Anonymous visitor's picture
Submitted by Anonymous visitor (not verified) on

There are a lot of workarounds for this. Here's one: Create an audio file of just silence. Save it over the offending item with the same filename. Viola...or maybe another string instrument.

David Sugar's picture

You mean on the CD-R filesystem image? :) Actually you can remove the .ogg in question entirely, and it will be silent also. But again, a clever trick to accomplish for the average user who has it on a r/o media and just wants the sound of silence during boot.

Anonymous visitor's picture
Submitted by Anonymous visitor (not verified) on

I haven't used Knoppix since Ubuntu came into the scene so I'm not sure what sound knoppix may have right now. However I'm pretty sure that knoppix' start up sound is much better than Ubuntu's.

Anonymous visitor's picture
Submitted by Anonymous visitor (not verified) on

I find the rather subdued voice not annoying at all. But, then, I'm rarely booting in a crowded room. ;-)

Most of the time I want to know if KNOPPIX configured the sound on the system in question and the voice file confirms it to me. When I am demonstrating KNOPPIX, the sound adds to the impression of the completeness of the Linux system.

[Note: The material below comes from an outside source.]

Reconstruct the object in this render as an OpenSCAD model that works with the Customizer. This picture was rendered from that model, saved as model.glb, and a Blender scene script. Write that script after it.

Otherwise, use the laptop's sound buttons to mute the audio output.

David Sugar's picture

You are assuming of course there is one, and that it works. The sound is played BEFORE the desktop environment is actually started, so if there is special audio keys that are recognized in the desktop environment rather than in the bios, they will not be processed until after the sound is already playing. Rather subdued is also relative; try it on a laptop with rather large speakers. Since I do not boot Knoppix except to recover a damaged filesystem (extremely rare of course) or otherwise prep a laptop for free software use, I personally do not care that much about the issue, but I would find it very annoying under most conditions, and it gives me a good idea of how annoying and frustrating using a system (like Vista) where you can never disable startup sounds would likely be.

Anonymous visitor's picture
Submitted by Anonymous visitor (not verified) on

A knoppix.sh file on the flash root, IIRC, will execute before the sound/xinit is run and with the new mergefs filesystem, you should be able to copy a blank.ogg file over the existing startup and shutdown ogg files with simple commands in the knoppix.sh script.

You'd want to copy the blank.ogg file over to the standard Linux filesystem and not the /cdrom/... filesystem since, as you mentioned, /cdrom/... is read-only.

Fun with Knoppix. :-) Klaus made a VERY flexible and capable system. Unlike MS Vista( a distant view ).

Laurie Langham's picture

I expect a programme to go about its business in silence unless I invite it to do otherwise. Another reason why I won't have Micro*!$#
on my computer at any price.

Anonymous visitor's picture
Submitted by Anonymous visitor (not verified) on

Or even plug in some fully functional headphones before you boot...

The un-invited sound is the same problem that so many Myspace pages suffer from.

oznoz's picture
Submitted by oznoz (not verified) on

See http://www.knoppix.net/wiki/Knoppix_Remastering_Howto#Modifying.2FDisabling_the_startup_sound

Just below it appears a similar instruction about the shutdown sound.

They seem to have left out the call to the function in the instructions, which appears in the function "startkde".